Because of something Edmund Burke, the great British philosopher-statesman, called “just prejudice.” Just prejudice is the collected wisdom of social affections, customs, and rituals that compose any cultural inheritance, even if they cannot be fully rationalized. The family is the paragon of just prejudice: We hold natural sentiments of attachment to our family members, even if we quarrel with them, for reasons that exceed our full comprehension. Home Alone’s depiction of the relationship between Kevin and his mom is the classic case. Although they fight the night before the McCallisters leave for Paris, Mrs. McCallister is moved by her maternal instinct to get home as quickly as possible to hug Kevin.
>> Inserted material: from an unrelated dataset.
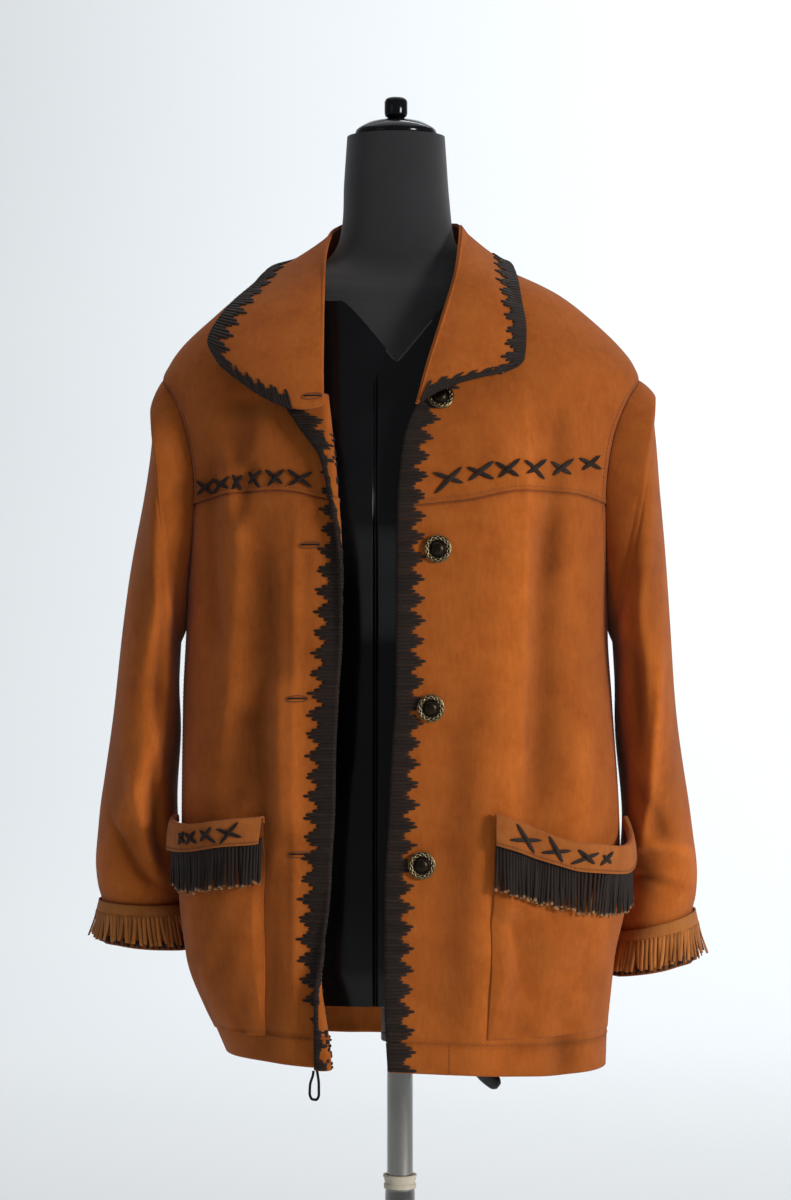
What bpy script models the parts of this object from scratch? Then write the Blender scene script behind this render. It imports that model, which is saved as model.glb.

Kevin’s defense of his home is also a vivid example of just prejudice. His house was the vault of ugly memories: the fights, the squabbles, the taunts, the slurs. But it was his house — and his parents’ house, and his siblings’ house, replete with the barbs, yes, but also a resting place of warmth and tenderness amid the precarity of the outside world. Moreover, the bad guys, Marv and Harry, were the radical threat seeking to disrupt the established rituals of the house, including, most prominently, the McCallisters’ celebration of Christmas. Kevin’s defense of his home was a defense of the memory of his family, and of their immemorial traditions menaced by the ruthless — and rootless — home invaders.

Evil stared Kevin in the face, and Kevin stared right back. A kumbaya McCallister he was not, unswayed by utopians’ false confidence in dialogue to reason with the wicked. Kevin grasped the depth of Marv and Harry’s depravity and planned accordingly by setting out his elaborate booby traps with ingenuity and precision. Thinking about robbing a house this Christmas? Perhaps a nail through your tar-soaked bare foot will deter you. Or maybe a blowtorch to the head?

Finally, Home Alone demonstrates the importance of faith, and particularly the three theological virtues of faith, hope, and charity. Near the end of the movie, prior to the battle scene at the McCallisters’ house, the movie shows Kevin attending a choir performance at the local church. He strikes up a conversation with Marley, his neighbor whom he had previously feared, about Marley’s estrangement from his son. Kevin encourages Marley to reconcile with him. Marley suggests Kevin do the same with his family. In the end, they both make amends with their respective relatives. Home Alone teaches that temporary grudges shrink beneath the awesome power of forgiveness.

If these lessons don’t scream political conservatism but rather commonsensical insights into the enduring significance of family, tradition, and faith regardless of ideological affiliation, that’s precisely the point: Conservatism, best understood, defends and appreciates the inherited wisdom of our timeless institutions and untaught affections — wisdom we take for granted even when it is playing right in front of our eyes on a television screen during the Christmas season, to the tune of an eight-year-old kid innocent enough to shriek from a cologne burn on his cheeks, but grateful enough to prepare the Christmas tree for when he is finally reunited with his family in a place called home, warmed by the embers of the fireplace.